Only four people were in the room at the time – apart from Kohl and Thatcher, he was accompanied by his advisor Horst Teltschik while her private secretary A.J. Coles kept the now-released notes on the meeting.

The documents have been released by the National Archive of the British government under the 30-years rule which keeps certain classified documents under lock and key for three decades, but then makes them available to the public.

Der Spiegel magazine has seen the record of the Kohl-Thatcher meeting.

Kohl said other migrants were not as “problematic” as the Turks.

“Germany has no problem with the Portuguese, the Italians, even the south-east Asians, because these communities integrate well,” he told Thatcher. “But the Turks come from a very different kind of culture… Germany has integrated 11 million Germans from eastern Europe. But these were Europeans and therefore did not pose a problem.”

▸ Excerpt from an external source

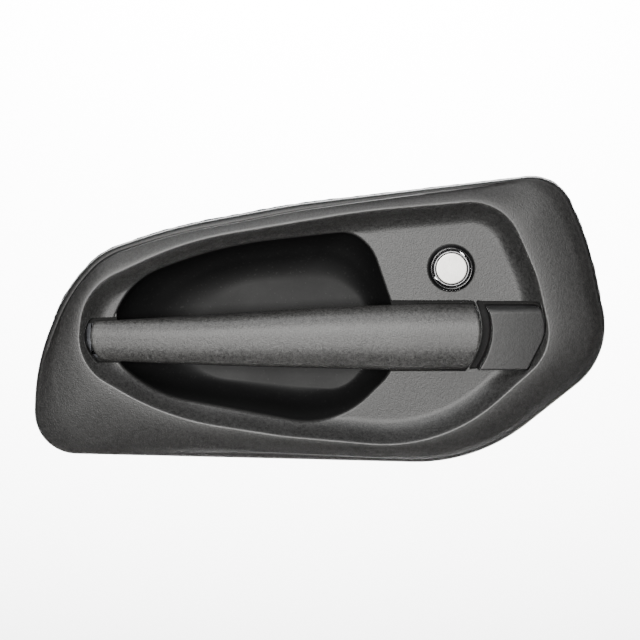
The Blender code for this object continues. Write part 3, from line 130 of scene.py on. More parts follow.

He said the Turks living in Germany were often working illegally, and forced their children into arranged marriages. Half had to go, he said, while those who remained would have to learn German so they could integrate.

Kohl had already taken aim at the Anatolian Turks in Germany, the largest group of immigrants, during the election campaign, saying they were neither capable nor willing to integrate.

And during his first government statement after being elected, he said that “Integration is only possible when the number of foreigners living with us does not rise any further.”

But he did not breathe a word publicly about ideas about sending hundreds of thousands of people away.

Even if he had, Der Spiegel suggests, he would not have faced the kind of outraged opposition that would greet such a proposal today.

“At the time the social consensus in the Federal Republic was that the Turks were guest workers and had to go home,” historian and author Ulrich Herbert told the magazine.

And Kohl’s government did try to tempt Turks to leave Germany, monetising the social security contributions those who had been working here to offer them more than 10,000 Deutschmarks if they would leave.

Only around 100,000 people took up the offer, and they were quickly replaced by others escaping war and coups, said Herbert.

In the end, just as many Turkish people living in Germany learned the language and integrated, so Germans and even Kohl become more accepting. In 1993, Der Spiegel noted, he pushed his party into passing a law enabling Turks to become naturalized Germans. And in 2000 he attended the wedding of his son Peter to a Turkish woman.